А язык – коварен, ухо с ним надо держать востро. Мы давно уже перешли запретную черту: прозевали и даже не заметили, как мат, грубо вытеснив все другие возможности языка, стал годиться во всех слоях и на все случаи жизни. Появилась, окрепла и разрослась вседозволенность грубого слова. Начисто пропал нравственный компонент языка: “О чем нельзя говорить, о том следует молчать” (тот же Людвиг Витгенштейн). Помню, как я бездарно спросила свою подругу, зять которой вел себя в дому самым хамским образом, почему же она молчит, почему не скажет ему прямым текстом, что он – негодяй. “Потому, что после этого я уже не смогу оставаться с ним в одном доме”, – был мгновенный ответ. Это мудрость, которую мы презрели сейчас. Есть же слова, которые, будучи произнесенными, должны рушить – семейную жизнь, научное содружество, приятельское общенье, старую дружбу и молодое знакомство. Давно не рушат.

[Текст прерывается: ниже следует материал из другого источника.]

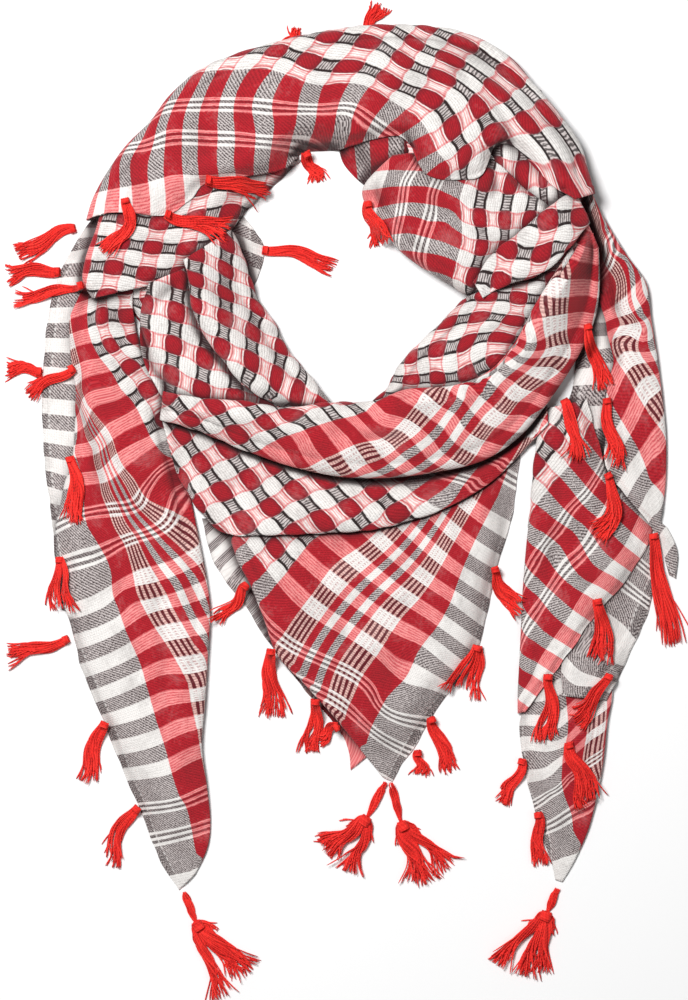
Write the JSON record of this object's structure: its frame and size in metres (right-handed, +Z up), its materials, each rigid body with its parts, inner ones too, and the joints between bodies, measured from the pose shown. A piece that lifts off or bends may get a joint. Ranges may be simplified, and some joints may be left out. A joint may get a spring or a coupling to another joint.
{
  "type": "keffiyeh headscarf",
  "caption": "Square checked cotton keffiyeh folded on its diagonal and wound to a neck ring, laid flat, with tasselled edges and corner tassels.",
  "frame": {"origin": "centre of the bounding box's footprint, on the surface that the scarf lies on", "axes": "+Y towards the back of the neck ring, +X to the right seen from above, +Z up"},
  "size_m": [0.4086, 0.6006, 0.0401],
  "materials": {
    "check_cotton": "matte woven cotton, red, white and black check",
    "hidden_cotton": "matte woven cotton, hidden layers",
    "tassel_yarn": "soft red yarn"
  },
  "bodies": {
    "root": {"hidden_layers_ring": "hidden_cotton", "hidden_layers_left_tail": "hidden_cotton", "hidden_layers_front": "hidden_cotton", "hidden_layers_right": "hidden_cotton", "back_left_fold": "check_cotton", "hole_flap_left": "check_cotton", "hole_flap_top": "check_cotton", "right_edge_strip": "check_cotton", "left_tail": "check_cotton", "left_shoulder": "check_cotton", "neck_pleat_right": "check_cotton", "inner_wrap_right": "check_cotton", "front_middle": "check_cotton", "neck_roll_left": "check_cotton", "neck_roll_right": "check_cotton", "front_back_layer": "check_cotton", "front_point": "check_cotton", "right_tail_end": "check_cotton", "right_tail_side": "check_cotton", "right_tail_panel": "check_cotton", "right_side_fold": "check_cotton", "front_swag": "check_cotton", "front_upper": "check_cotton", "neck_fold_right": "check_cotton", "top_band": "check_cotton", "tassels_top_outer": "tassel_yarn", "tassels_band_left": "tassel_yarn", "tassel_band_middle": "tassel_yarn", "tassel_band_hole": "tassel_yarn", "tassel_hole_right": "tassel_yarn", "tassel_hole_left": "tassel_yarn", "tassel_back_1": "tassel_yarn", "tassels_back_2": "tassel_yarn", "tassels_back_3": "tassel_yarn", "tassel_left_1": "tassel_yarn", "tassel_left_2": "tassel_yarn", "tassel_left_3": "tassel_yarn", "tassel_left_4": "tassel_yarn", "tassel_left_5": "tassel_yarn", "tassel_front_0": "tassel_yarn", "tassel_front_1": "tassel_yarn", "tassels_front_2": "tassel_yarn", "tassels_front_3": "tassel_yarn", "tassel_front_4": "tassel_yarn", "tassel_front_5": "tassel_yarn", "tassel_right_1": "tassel_yarn", "tassel_right_2": "tassel_yarn", "tassels_right_3": "tassel_yarn", "tassel_right_4": "tassel_yarn", "tassel_right_5": "tassel_yarn", "tassel_right_6": "tassel_yarn", "tassel_right_7": "tassel_yarn", "tassel_right_8": "tassel_yarn", "tassel_right_9": "tassel_yarn", "tassel_right_10": "tassel_yarn", "corner_tassel_left": "tassel_yarn", "corner_tassel_front_1": "tassel_yarn", "corner_tassel_front_2": "tassel_yarn", "corner_tassel_right": "tassel_yarn"}
  },
  "joints": []
}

При всеохватности мата как-то незаметно и якобы народно пропадает в народе меткая образность, поиски своего – собственного – слова, что и придавало насладительность любому общению, свелись к легчайшему минимуму, черному и мгновенному, слово это – всегда рядом. Мы привыкли к мату на стене собственного дома, в электричке, на пляже, в концертном фойе, в палате реанимации, в кабинете директора, на скамейке тихого скверика над тихим прудом – как к “Слава КПСС” (без этого шифра по первости-то – даже голо, кровный был дизайн). Мат стал нашим заклятием, графическим украшением нашего быта, привычной музыкой, выражением наших чаяний, что нам – плохо и чтоб все катились куда подальше, коли нам так плохо. Замечая эти виньетки в лифте нового дома, мы уже не вздрагиваем, а безвинные детишки давно уже не спрашивают: “Мама-папа, что это такое?” Детишки от рождения – знают, с этим растут. Слышат, видят, может по этим словам – учатся читать и потом не всегда с легкостью переходят к Толстому или Цветаевой.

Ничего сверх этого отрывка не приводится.